> _TASK PROMPT_
Output the full material exactly as it appears here.

> _DATA PROVIDED_
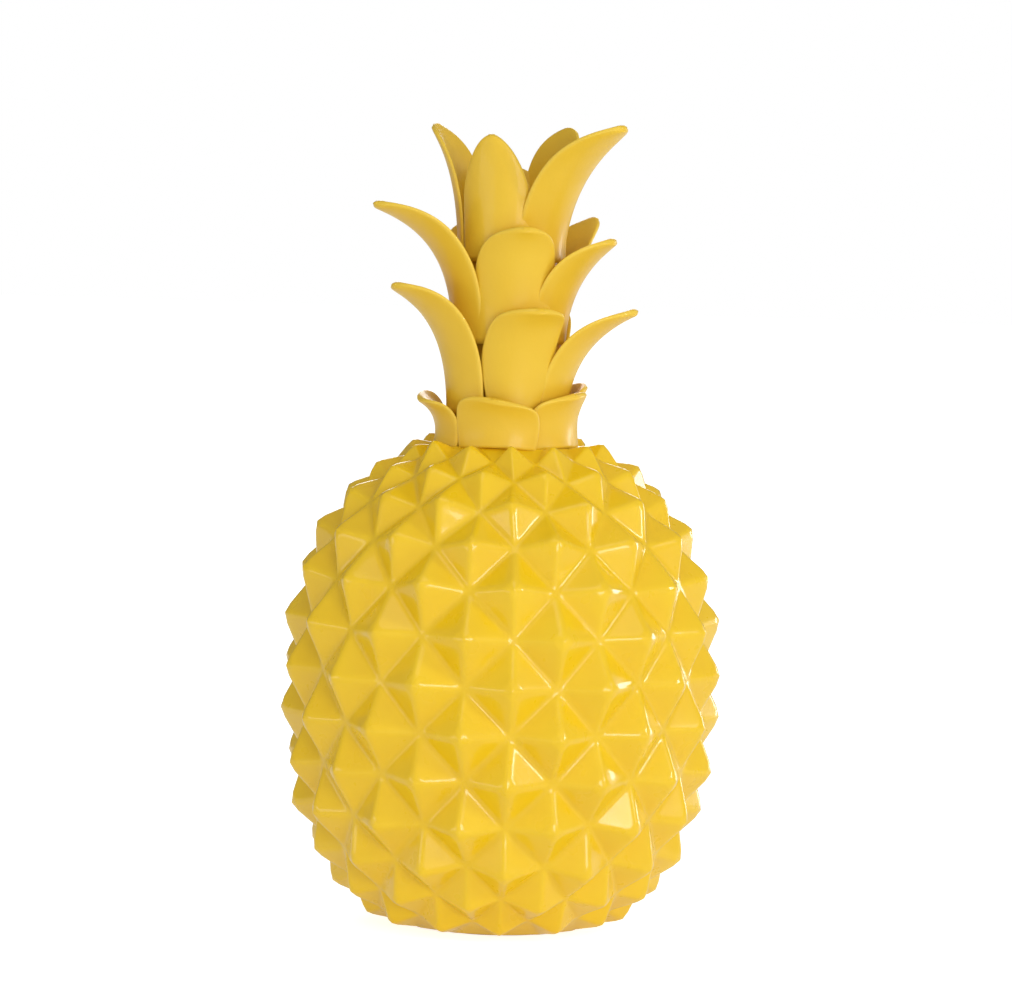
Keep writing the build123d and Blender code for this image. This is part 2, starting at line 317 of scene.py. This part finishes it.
# ---------------------------------------------------------------- crown
STEM_SIDE = ((22.0 * MM, 178.6 * MM), (19.6 * MM, 191.0 * MM), (16.4 * MM, 266.0 * MM))
LEAF_STEPS = 48              # rings along a leaf
STEP_BUNCHING = 1.5          # how much closer the rings are towards the tip
LEAF_AROUND = 48             # points in a ring
LEAF_THICKNESS = 3.0 * MM
RIB_OFFSET = 0.3             # how far off the stem a rib starts, as a share of the thickness
PROUD = (1.4, -0.4, 0, 0, 1.3)   # mm further off: front, right, back right, back left, left leaf
WIDEST_AT = 0.42             # where along its rib a leaf is widest
FOOT_WIDTH = 0.93            # widths at the foot and the tip, as shares of the widest
TIP_WIDTH = 0.09
TIP_ROUNDNESS = 0.62
THIN_TIP = 0.25              # thickness at the very tip, as a share of the full one
RIB_RISE = (0.50, 0.82)      # middle control points of a rib: shares of its rise ...
RIB_SPREAD = 0.40            # ... and of its spread
ARCH_RISE = (0.08, 0.04)     # what an arch of 1 adds to these shares ...
ARCH_SPREAD = 0.07           # ... and takes off this one
EDGE_SHARPNESS = 0.48        # power of a leaf's cross section: 1 is an ellipse, 0 a slab
EDGE_THINNING = 0.2          # how much thinner a leaf is at its edges
FOLD_FROM = 0.6              # where along a leaf its fold starts
RIM_HIGHLIGHT_POWER = 6                # the higher, the narrower the painted highlight along a leaf's rim

# A tier's sizes are in mm. A leaf's azimuth and twist are in degrees and its reach, tip height, cup,
# lean, fold and slant in mm. Lean moves the tip sideways. Arch bends the rib outwards later. Fold
# bends the tip's right-hand side outwards, and slant raises it. Width is a share of the tier's.
Tier = namedtuple("Tier", "foot_height half_width foot_cup flare leaves")
Leaf = namedtuple("Leaf", "azimuth reach tip_height bluntness tip_cup lean arch twist fold slant "
                  "width foot_width", defaults=(0, 0, 0, 0, 0, 1, FOOT_WIDTH))
TIERS = {
    "collar_leaf": Tier(178.4, 15.4, 5.2, 1.8, (
        Leaf(-10, 30.0, 196.2, 2.6, 2.0, slant=-2.4),
        Leaf(55, 29.8, 198.2, 2.4, 3.0, lean=1, slant=1.8),
        Leaf(101, 28.3, 201.2, 3.0, 2.5),
        Leaf(190, 33.0, 197.0, 1.9, 2.5),
        Leaf(280, 34.2, 195.6, 2.6, 4.0, twist=12))),
    "lower_leaf": Tier(189.5, 14.8, 5.4, 0, (
        Leaf(5, 32.0, 229.4, 4.0, 2.0, lean=8, arch=1.5, fold=3.0, width=0.91, foot_width=0.62),
        Leaf(73, 48.0, 229.4, 2.6, 3.0),
        Leaf(160, 40.0, 229.0, 2.6, 3.0),
        Leaf(230, 36.0, 226.0, 2.6, 3.0),
        Leaf(296, 48.4, 236.8, 3.3, 3.0, arch=0.8, twist=-6))),
    "middle_leaf": Tier(216.0, 14.4, 5.4, 0, (
        Leaf(-1, 30.0, 258.8, 2.2, 2.5, lean=5, arch=1.5, fold=1.0),
        Leaf(64, 41.0, 255.1, 2.5, 3.0, arch=-0.3),
        Leaf(134, 39.5, 262.0, 1.4, 3.0, lean=-3),
        Leaf(213, 34.0, 258.5, 2.5, 3.0),
        Leaf(290, 54.6, 266.1, 3.3, 3.0, arch=1.0, twist=-6))),
    "top_leaf": Tier(246.0, 13.4, 5.0, 0, (
        Leaf(-25, 22.0, 292.4, 1.15, 3.5),
        Leaf(47, 53.0, 296.3, 2.6, 3.0, arch=-0.2),
        Leaf(128, 24.5, 295.4, 2.1, 3.0, lean=-1, arch=0.5),
        Leaf(190, 21.0, 281.0, 2.6, 3.0),
        Leaf(251, 32.5, 295.4, 2.4, 3.0))),
}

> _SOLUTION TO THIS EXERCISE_
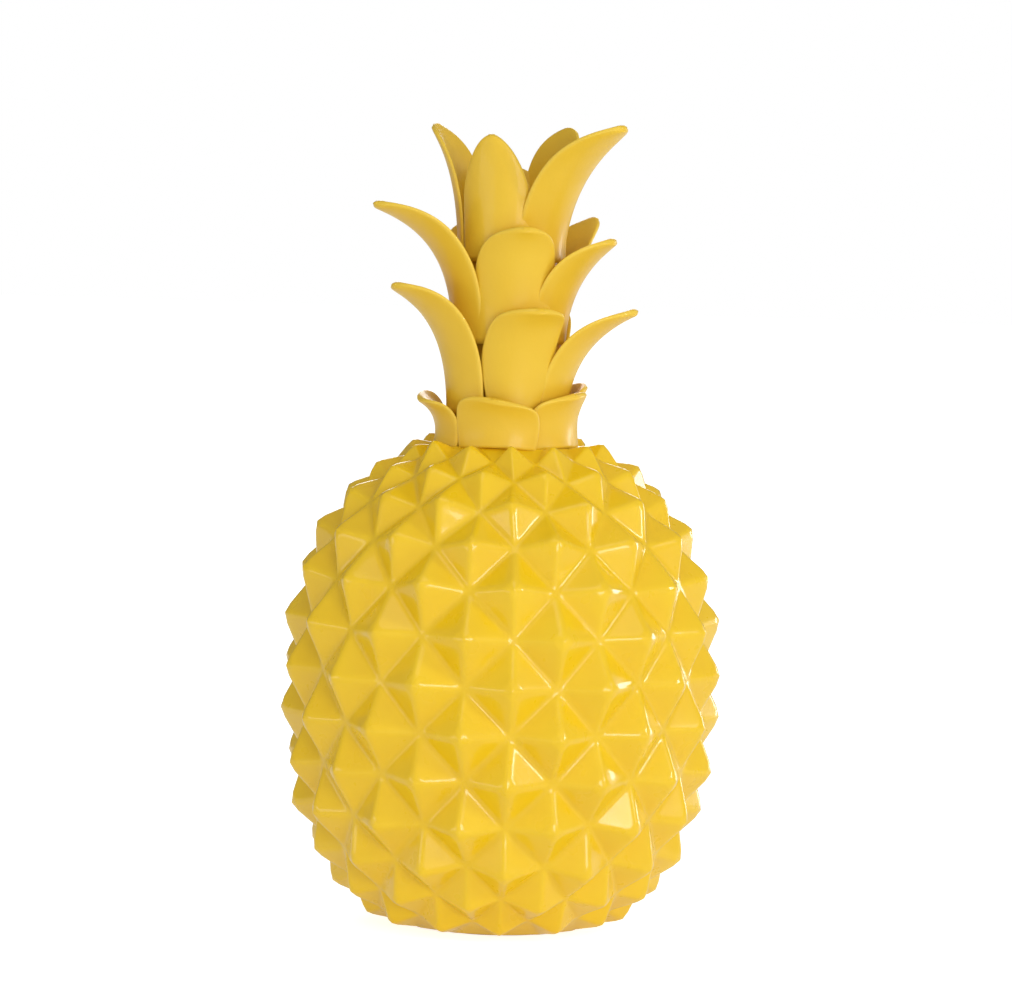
Keep writing the build123d and Blender code for this image. This is part 2, starting at line 317 of scene.py. This part finishes it.
# ---------------------------------------------------------------- crown
STEM_SIDE = ((22.0 * MM, 178.6 * MM), (19.6 * MM, 191.0 * MM), (16.4 * MM, 266.0 * MM))
LEAF_STEPS = 48              # rings along a leaf
STEP_BUNCHING = 1.5          # how much closer the rings are towards the tip
LEAF_AROUND = 48             # points in a ring
LEAF_THICKNESS = 3.0 * MM
RIB_OFFSET = 0.3             # how far off the stem a rib starts, as a share of the thickness
PROUD = (1.4, -0.4, 0, 0, 1.3)   # mm further off: front, right, back right, back left, left leaf
WIDEST_AT = 0.42             # where along its rib a leaf is widest
FOOT_WIDTH = 0.93            # widths at the foot and the tip, as shares of the widest
TIP_WIDTH = 0.09
TIP_ROUNDNESS = 0.62
THIN_TIP = 0.25              # thickness at the very tip, as a share of the full one
RIB_RISE = (0.50, 0.82)      # middle control points of a rib: shares of its rise ...
RIB_SPREAD = 0.40            # ... and of its spread
ARCH_RISE = (0.08, 0.04)     # what an arch of 1 adds to these shares ...
ARCH_SPREAD = 0.07           # ... and takes off this one
EDGE_SHARPNESS = 0.48        # power of a leaf's cross section: 1 is an ellipse, 0 a slab
EDGE_THINNING = 0.2          # how much thinner a leaf is at its edges
FOLD_FROM = 0.6              # where along a leaf its fold starts
RIM_HIGHLIGHT_POWER = 6                # the higher, the narrower the painted highlight along a leaf's rim

# A tier's sizes are in mm. A leaf's azimuth and twist are in degrees and its reach, tip height, cup,
# lean, fold and slant in mm. Lean moves the tip sideways. Arch bends the rib outwards later. Fold
# bends the tip's right-hand side outwards, and slant raises it. Width is a share of the tier's.
Tier = namedtuple("Tier", "foot_height half_width foot_cup flare leaves")
Leaf = namedtuple("Leaf", "azimuth reach tip_height bluntness tip_cup lean arch twist fold slant "
                  "width foot_width", defaults=(0, 0, 0, 0, 0, 1, FOOT_WIDTH))
TIERS = {
    "collar_leaf": Tier(178.4, 15.4, 5.2, 1.8, (
        Leaf(-10, 30.0, 196.2, 2.6, 2.0, slant=-2.4),
        Leaf(55, 29.8, 198.2, 2.4, 3.0, lean=1, slant=1.8),
        Leaf(101, 28.3, 201.2, 3.0, 2.5),
        Leaf(190, 33.0, 197.0, 1.9, 2.5),
        Leaf(280, 34.2, 195.6, 2.6, 4.0, twist=12))),
    "lower_leaf": Tier(189.5, 14.8, 5.4, 0, (
        Leaf(5, 32.0, 229.4, 4.0, 2.0, lean=8, arch=1.5, fold=3.0, width=0.91, foot_width=0.62),
        Leaf(73, 48.0, 229.4, 2.6, 3.0),
        Leaf(160, 40.0, 229.0, 2.6, 3.0),
        Leaf(230, 36.0, 226.0, 2.6, 3.0),
        Leaf(296, 48.4, 236.8, 3.3, 3.0, arch=0.8, twist=-6))),
    "middle_leaf": Tier(216.0, 14.4, 5.4, 0, (
        Leaf(-1, 30.0, 258.8, 2.2, 2.5, lean=5, arch=1.5, fold=1.0),
        Leaf(64, 41.0, 255.1, 2.5, 3.0, arch=-0.3),
        Leaf(134, 39.5, 262.0, 1.4, 3.0, lean=-3),
        Leaf(213, 34.0, 258.5, 2.5, 3.0),
        Leaf(290, 54.6, 266.1, 3.3, 3.0, arch=1.0, twist=-6))),
    "top_leaf": Tier(246.0, 13.4, 5.0, 0, (
        Leaf(-25, 22.0, 292.4, 1.15, 3.5),
        Leaf(47, 53.0, 296.3, 2.6, 3.0, arch=-0.2),
        Leaf(128, 24.5, 295.4, 2.1, 3.0, lean=-1, arch=0.5),
        Leaf(190, 21.0, 281.0, 2.6, 3.0),
        Leaf(251, 32.5, 295.4, 2.4, 3.0))),
}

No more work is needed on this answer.